А тут еще обнаружилось, что в литературном наследстве Сергея Орлова оказалось много неопубликованного. Читателя поражают все новые и новые публикации прекрасных стихов поэта, которые уже сами по себе могли бы составить достойное имя любому. Посмертные публикации Сергея Орлова стали почти сенсацией, хотя такое случается довольно нередко с большими художниками. Но чтобы обнаружилось так много неопубликованного и столь совершенного — это оказалось поразительным.
Я с Сергеем Орловым познакомился в 1959 году в Ленинграде, в редакции журнала «Нева». Во многом он открылся, как мне казалось, сразу же — я почувствовал его естественность в манере поведения, застенчивость, стеснительность. И в то же время я почувствовал его твердость, жесткость и непоколебимую бескомпромиссность в суждениях, когда речь шла о четкости гражданской позиции художника, об истинном назначении искусства. Вот одно из его таких суждений, которые он высказал в статье «Приглашение к путешествию»: «Мне доводилось видать на Западе выставки художников-абстракционистов. Они предлагают зрителю свой мир, принадлежащий только им, и такого действительно не увидишь нигде, разве лишь на соседних полотнах (кстати сказать, до чего же похожи эти субъективистские полотна одно на другое!). Я долго ходил по залам, транжиря время, дорогое в кратких поездках, потому что мне хотелось хоть немного понять, почувствовать выставленное, ведь художники дарили свое, неповторимое. И все-таки я ушел ни с чем. Нельзя подарить то, что никому не нужно. Можно, конечно, всучить, но радости от такого подарка не будет». Да, во многом Сергей Орлов для меня открылся сразу же. Но что-то еще оставалось в этом человеке такое, что я открывал в нем до последнего его дня и продолжаю открывать поныне. К примеру, я все больше и больше поражался его эрудиции, меня заставляла подтягиваться его обязательность, дотошность в выполнении, казалось бы, второстепенного дела в секретариате правления СП РСФСР, где мы вместе работали, я не мог без волнения слушать, как он много и человечно говорил о своем внуке Степе, в котором души не чаял, я видел, как он был заботлив к матери, к жене, к сыну. Он был истинным солдатом, но ненавидел солдафонство, он был беспощадным в идеологических спорах, но прощал товарищам их человеческие слабости. Своих друзей-фронтовиков он считал самыми родными для себя людьми, готов был немедленно прийти на помощь любому из них, и это при полном забвении своих житейских интересов.
А там, где прошел Сергей Орлов (а поэт вошел в сердца, в сознание своих читателей), он оставил о себе представление как о человеке, неистребимом не только в нетленности своего духа, но и в живой своей плоти: шутка сказать, горел два раза в танке, столько раз смотрел смерти в глаза — и выжил. И пусть махоркой не махоркой, но жаром разгоряченного боем солдата веет от него, как бы от живого, до сих пор, едва набредают на память его стихи, едва открываешь его книгу.

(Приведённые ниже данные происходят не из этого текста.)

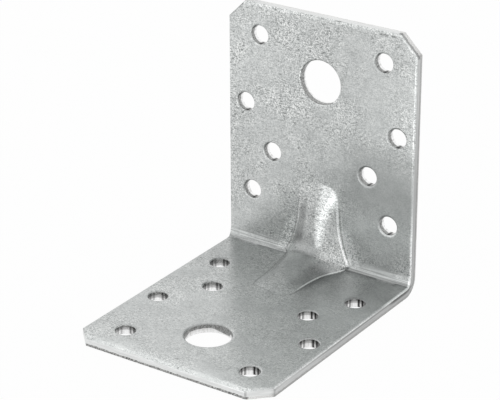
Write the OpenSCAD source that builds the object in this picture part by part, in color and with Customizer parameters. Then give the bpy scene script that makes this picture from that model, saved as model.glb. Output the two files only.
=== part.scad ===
// Reinforced angle bracket for timber joints, one folded zinc-coated steel sheet.
// The base leg lies on z = 0 and runs toward -y. The wall leg stands at +y, its back facing +y.

/* [Sheet] */
// Outer length of each leg, measured from the outside of the fold
leg_length = 70; // [66:0.5:80]
// Width of the sheet along the fold
width = 56; // [50:0.5:64]
// Thickness of the sheet
sheet_t = 2.5; // [2:0.1:3]
// Inside radius of the fold
fold_r = 2; // [1.5:0.1:3]
// Length of the 45 degree cut on each free corner
corner_cut = 5; // [3:0.1:7]

/* [Holes] */
// Diameter of the nail holes
nail_d = 5; // [4:0.1:5.5]
// Diameter of the bolt hole in each leg
bolt_d = 11.8; // [9:0.1:13]
// Distance of the bolt hole from the free end
bolt_from_end = 17.6; // [16:0.1:19]
// Distance of the end pair of nail holes from the free end
end_pair_from_end = 8.5; // [7:0.1:9.5]
// Distance of the end pair from the side edges
end_pair_from_side = 9.5; // [8.5:0.1:11]
// Distance of the wide pair of nail holes from the free end
wide_pair_from_end = 27.7; // [25:0.1:30]
// Distance of the wide pair from the side edges
wide_pair_from_side = 5.2; // [5:0.1:8]
// Distance of the narrow pair of nail holes from the free end
narrow_pair_from_end = 40; // [37:0.1:42]
// Distance of the narrow pair from the side edges
narrow_pair_from_side = 13.5; // [11:0.1:15]
// Distance of the fold pair of nail holes from the free end
fold_pair_from_end = 52.2; // [50:0.1:54]
// Distance of the fold pair from the side edges
fold_pair_from_side = 7.2; // [6.5:0.1:9]

/* [Pressed rib] */
// Length of the rib on each leg, from the inner corner
rib_reach = 23; // [20:0.5:25]
// Half width of the rib on the flat of each leg
rib_half_width = 6.5; // [5:0.1:7.5]
// Half width of the rib at the fold
rib_fold_half_width = 10; // [8:0.1:11]
// How far the crest stands off each leg where its two straight runs would meet
rib_rise = 4.1; // [3:0.1:4.8]
// Radius of the crest where it turns from one leg to the other
rib_turn_r = 3; // [2.5:0.1:6]
// How deep the edge of the rib starts below the face of the sheet
rib_edge_dip = 0.3; // [0.2:0.05:0.4]
// Share of each leg's rib over which it flares toward the fold
rib_flare = 0.62; // [0.5:0.01:0.8]
// How much the half width narrows for each millimetre of depth, as the press tool does
rib_draft = 0.35; // [0.2:0.01:0.5]
// Power of the section's curve at the fold, 2 being a plain arch
rib_arch = 2; // [1.8:0.1:2.4]
// Power of the section's curve at the tips, where it is squarer
rib_tip_arch = 4.5; // [3:0.1:6]

/* [Hidden] */
zinc = [0.72, 0.74, 0.74];
wall_back_y = leg_length / 2;
cut_spare = 1;
rib_rows = 18;
rib_columns = 6;
// Each pair of nail holes as [distance from the free end, distance from the side edges]
nail_pairs = [
    [end_pair_from_end, end_pair_from_side],
    [wide_pair_from_end, wide_pair_from_side],
    [narrow_pair_from_end, narrow_pair_from_side],
    [fold_pair_from_end, fold_pair_from_side],
];

// Side view of the rib. A point is [a, b]: a is measured off the inner face of the wall leg,
// b above the inner face of the base leg. The rib is the same on both legs, so each curve is
// made for the wall leg and swapped for the base leg. The place q runs from -1 at the tip on
// the base leg through 0 at the fold to 1 at the tip on the wall leg.
diagonal = [1, 1] / sqrt(2);
function swapped(p, q) = q < 0 ? [p[1], p[0]] : p;

// The inner face of the sheet: an arc round the fold, then straight up the leg.
face_arc = fold_r * PI / 4;
face_run = rib_reach - fold_r + face_arc;
function face_turn(q) = min(abs(q) * face_run / fold_r * 180 / PI, 45);
function face_normal(q) = [cos(45 - face_turn(q)), sin(45 - face_turn(q))];
function face_point(q, depth) =
    let (past_arc = max(abs(q) * face_run - face_arc, 0))
    swapped([fold_r, fold_r + past_arc] - (fold_r + depth) * face_normal(q), q);

// The crest of the rib: an arc round the corner, then a straight run that leans to the leg.
crest_lean = atan((rib_rise + rib_edge_dip) / (rib_reach - rib_rise));
crest_half_turn = 45 - crest_lean;
crest_setback = rib_turn_r * tan(crest_half_turn);
crest_arc = rib_turn_r * crest_half_turn * PI / 180;
crest_straight = (rib_reach - rib_rise) / cos(crest_lean) - crest_setback;
crest_run = crest_arc + crest_straight;
crest_centre = [rib_rise, rib_rise] + diagonal * rib_turn_r / cos(crest_half_turn);
function crest_turn(q) = min(abs(q) * crest_run / rib_turn_r * 180 / PI, crest_half_turn);
function crest_normal(q) = [cos(45 - crest_turn(q)), sin(45 - crest_turn(q))];
function crest_point(q, depth) =
    let (past_arc = max(abs(q) * crest_run - crest_arc, 0))
    let (along = [-sin(crest_lean), cos(crest_lean)] * past_arc)
    swapped(crest_centre - (rib_turn_r + depth) * crest_normal(q) + along, q);

// The plan of the rib flares toward the fold, and its section grows squarer toward the tips.
squarer_from = 0.6;
function half_width(q, depth) =
    let (near_fold = max(1 - abs(q) / rib_flare, 0))
    rib_half_width + (rib_fold_half_width - rib_half_width) * pow(near_fold, 2) - rib_draft * depth;
function section(u, q) =
    let (near_tip = max(abs(q) - squarer_from, 0) / (1 - squarer_from))
    1 - pow(abs(u), rib_arch + (rib_tip_arch - rib_arch) * pow(near_tip, 2));

// A point of the pressed skin, depth being 0 on its upper face and sheet_t on its lower face
function skin_point(q, u, depth) =
    let (edge = face_point(q, depth + rib_edge_dip))
    let (p = edge + (crest_point(q, depth) - edge) * section(u, q))
    placed(u * half_width(q, depth), p);
function placed(x, p) = [x, wall_back_y - sheet_t - p[0], sheet_t + p[1]];

// Solid between the skin at one depth and a plain surface below it
module rib_solid(depth, below) {
    rows = 2 * rib_rows;
    columns = 2 * rib_columns;
    per_row = columns + 3;
    points = [
        for (i = [0 : rows]) let (q = i / rib_rows - 1) each concat(
            [for (j = [0 : columns]) skin_point(q, j / rib_columns - 1, depth)],
            [
                placed(half_width(q, depth), face_point(q, below)),
                placed(-half_width(q, depth), face_point(q, below)),
            ]
        ),
    ];
    sides = [
        for (i = [0 : rows - 1]) for (j = [0 : per_row - 1])
            let (a = i * per_row + j, b = i * per_row + (j + 1) % per_row)
            each [[a, b + per_row, b], [a, a + per_row, b + per_row]],
    ];
    first_end = [for (j = [0 : per_row - 1]) (j + per_row - 1) % per_row];
    last_end = [for (j = [per_row - 1 : -1 : 0]) rows * per_row + j];
    polyhedron(points = points, faces = concat(sides, [first_end, last_end]));
}

// Quarter of a plane beyond the fold, with its corner rounded
module inside_of_fold(r) {
    difference() {
        translate([-leg_length, 0]) square(leg_length);
        translate([-r, 0]) square(r);
    }
    translate([-r, r]) circle(r = r, $fn = 96);
}

// The folded strip before anything is cut in it
module folded_strip() {
    rotate([90, 0, 90])
        linear_extrude(height = width, center = true)
            translate([wall_back_y, 0])
                difference() {
                    inside_of_fold(fold_r + sheet_t);
                    translate([-sheet_t, sheet_t]) inside_of_fold(fold_r);
                }
}

// What is cut from a leg lying on z = 0 with its free end at y = 0 and the fold at +y
module leg_cuts() {
    depth = sheet_t + 2 * cut_spare;
    translate([0, bolt_from_end, -cut_spare])
        cylinder(d = bolt_d, h = depth, $fn = 96);
    for (pair = nail_pairs, side = [-1, 1])
        translate([side * (width / 2 - pair[1]), pair[0], -cut_spare])
            cylinder(d = nail_d, h = depth, $fn = 48);
    for (side = [-1, 1])
        translate([side * width / 2, 0, -cut_spare])
            rotate(45)
                cube([corner_cut * sqrt(2), corner_cut * sqrt(2), 3 * depth], center = true);
}

module bracket() {
    color(zinc)
        difference() {
            union() {
                folded_strip();
                rib_solid(0, 0.6 * sheet_t);
            }
            rib_solid(sheet_t, sheet_t + cut_spare);
            translate([0, wall_back_y - leg_length, 0]) leg_cuts();
            translate([0, wall_back_y - sheet_t, leg_length]) rotate([-90, 0, 0]) leg_cuts();
        }
}

bracket();
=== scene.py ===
import bpy
import math
from mathutils import Matrix, Vector


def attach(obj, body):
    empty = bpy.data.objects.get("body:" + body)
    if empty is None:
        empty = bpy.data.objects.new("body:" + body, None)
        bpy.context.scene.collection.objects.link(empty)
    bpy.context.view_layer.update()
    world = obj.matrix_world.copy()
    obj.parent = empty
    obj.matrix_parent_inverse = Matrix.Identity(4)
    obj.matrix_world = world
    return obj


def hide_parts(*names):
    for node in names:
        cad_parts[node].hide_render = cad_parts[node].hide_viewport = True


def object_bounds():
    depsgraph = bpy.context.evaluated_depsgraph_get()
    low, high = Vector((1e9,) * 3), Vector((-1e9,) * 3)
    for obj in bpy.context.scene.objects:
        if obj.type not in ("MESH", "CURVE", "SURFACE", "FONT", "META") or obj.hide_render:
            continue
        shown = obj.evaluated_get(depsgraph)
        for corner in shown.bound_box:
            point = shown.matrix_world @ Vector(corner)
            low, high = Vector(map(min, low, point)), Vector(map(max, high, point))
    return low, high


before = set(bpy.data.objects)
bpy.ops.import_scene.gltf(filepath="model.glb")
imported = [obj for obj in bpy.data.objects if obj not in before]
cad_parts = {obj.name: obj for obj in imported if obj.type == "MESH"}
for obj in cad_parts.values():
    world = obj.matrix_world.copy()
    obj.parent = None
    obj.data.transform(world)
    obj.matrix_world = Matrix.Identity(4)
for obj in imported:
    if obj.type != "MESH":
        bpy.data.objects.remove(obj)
cad_low, cad_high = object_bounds()

# Sizes of the bracket, in millimetres until the finished piece is scaled to metres.
MM = 0.001
LEG = round((cad_high[2] - cad_low[2]) / MM, 3)
WIDTH = round((cad_high[0] - cad_low[0]) / MM, 3)
GAUGE = 2.5
FOLD_R = 2.0
CORNER_CUT = 5.0
NAIL_R = 2.5
BOLT_R = 5.9
BOLT_ROW = 17.6
BOLT_SIDES = 96
NAIL_SIDES = 56
# Each pair of nail holes as (distance from the free end, half spacing).
NAIL_PAIRS = ((8.5, 18.5), (27.7, 22.8), (40.0, 14.5), (52.2, 20.8))

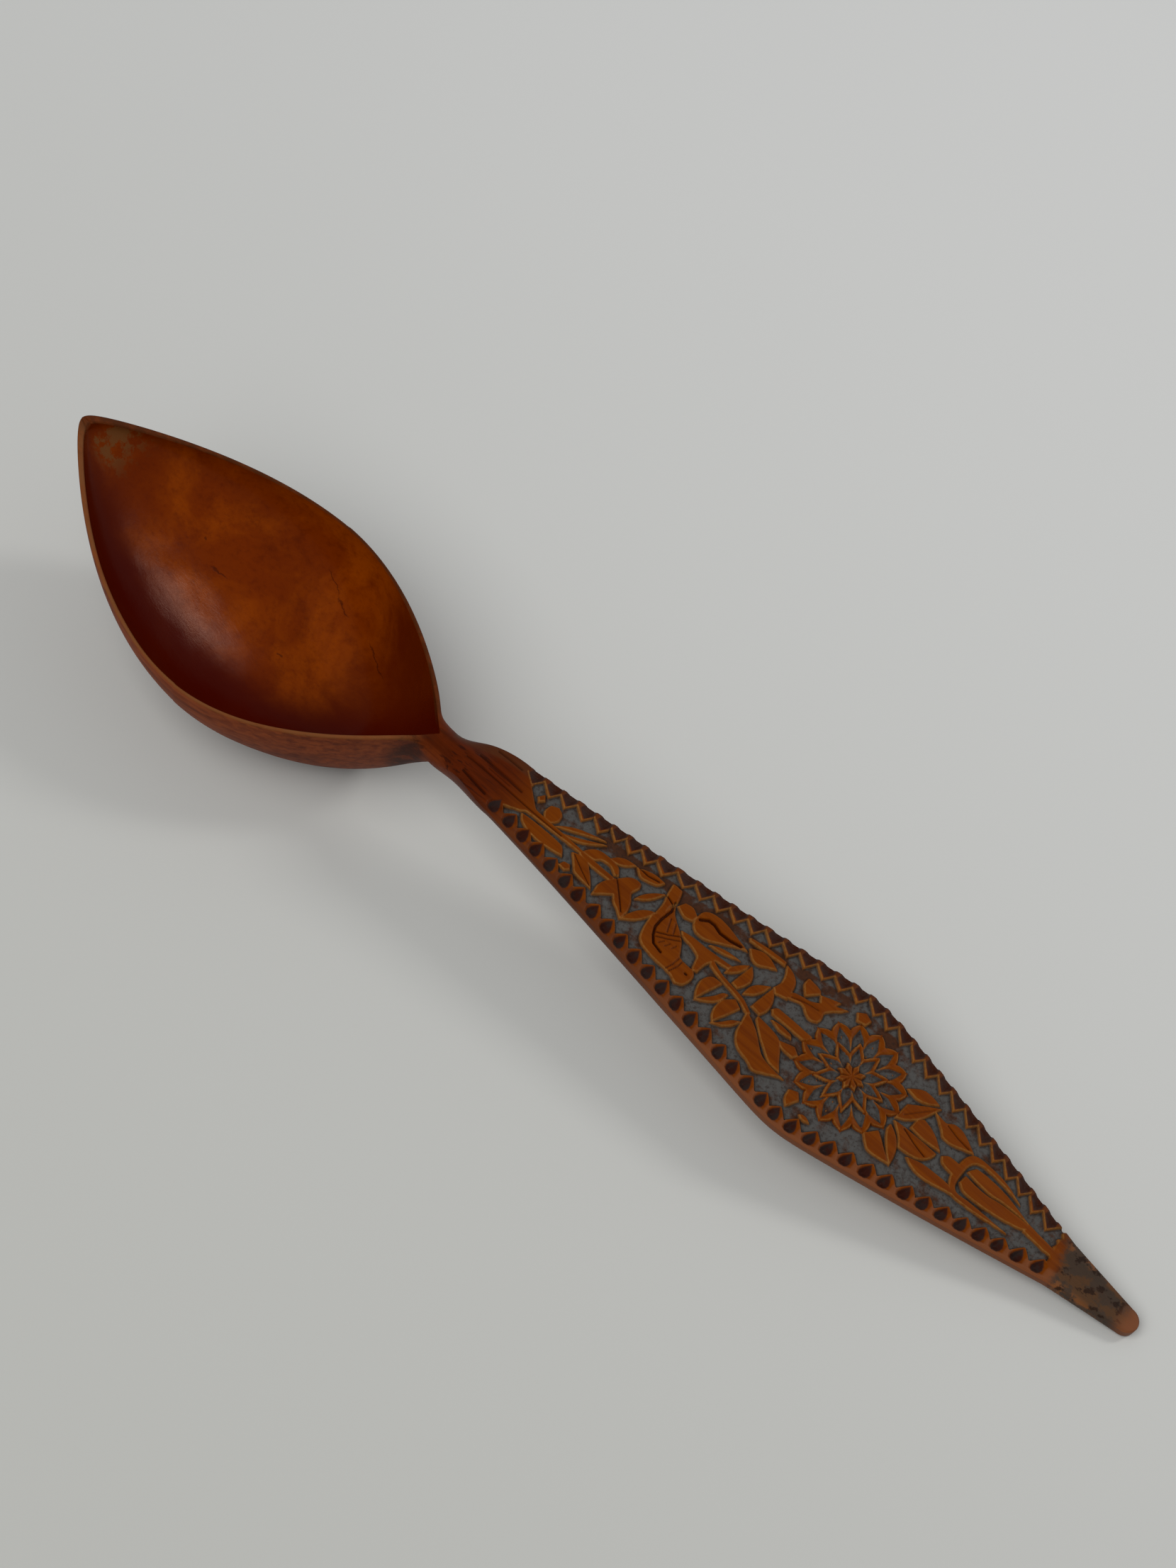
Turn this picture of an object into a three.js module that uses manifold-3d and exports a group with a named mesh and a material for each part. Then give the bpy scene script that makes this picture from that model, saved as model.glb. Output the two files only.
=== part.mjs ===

Да, от него веет жаром разгоряченного боем солдата, обликом своим, с его мятежной прической, с его рыжей бородой, он напоминает мне призывный факел — поэта нет в живых, а тепло, излучаемое им, почти физически чувствуешь.
Я помню, так явственно помню, будто это происходило вчера, выступление Сергея Орлова за день до его смерти, 6 октября 1977 года, на митинге в правлении Союза писателей РСФСР в честь новой Конституции СССР. Мы сидели рядом в глубине зала. И когда было объявлено, что митинг открыт, Сергей Орлов первым встал и почему-то стремительно, очень стремительно подошел к столу президиума и произнес речь такого накала, такой яркой публицистики, что можно было лишь сокрушаться: жаль, не внемлют люди поэту далеко за пределами этого зала. Я слушал Сергея Орлова и понимал, что значит, когда человеком движут силы, именуемые убежденческими. Что-то было, кроме всего прочего, полемическое в его речи, он явно спорил, было понятно, что он вел нравственный идеологический поединок с теми, кто за рубежом хотел бы ослабить впечатление от нашей Конституции, которую весь мир воспринимал как историческое событие. Я слушал Сергея Орлова, и мне казалось, что могу легко себе представить и то, каким он был в своем неудержимом танке, и то, каким он бывает, когда ищет свои поэтические строки.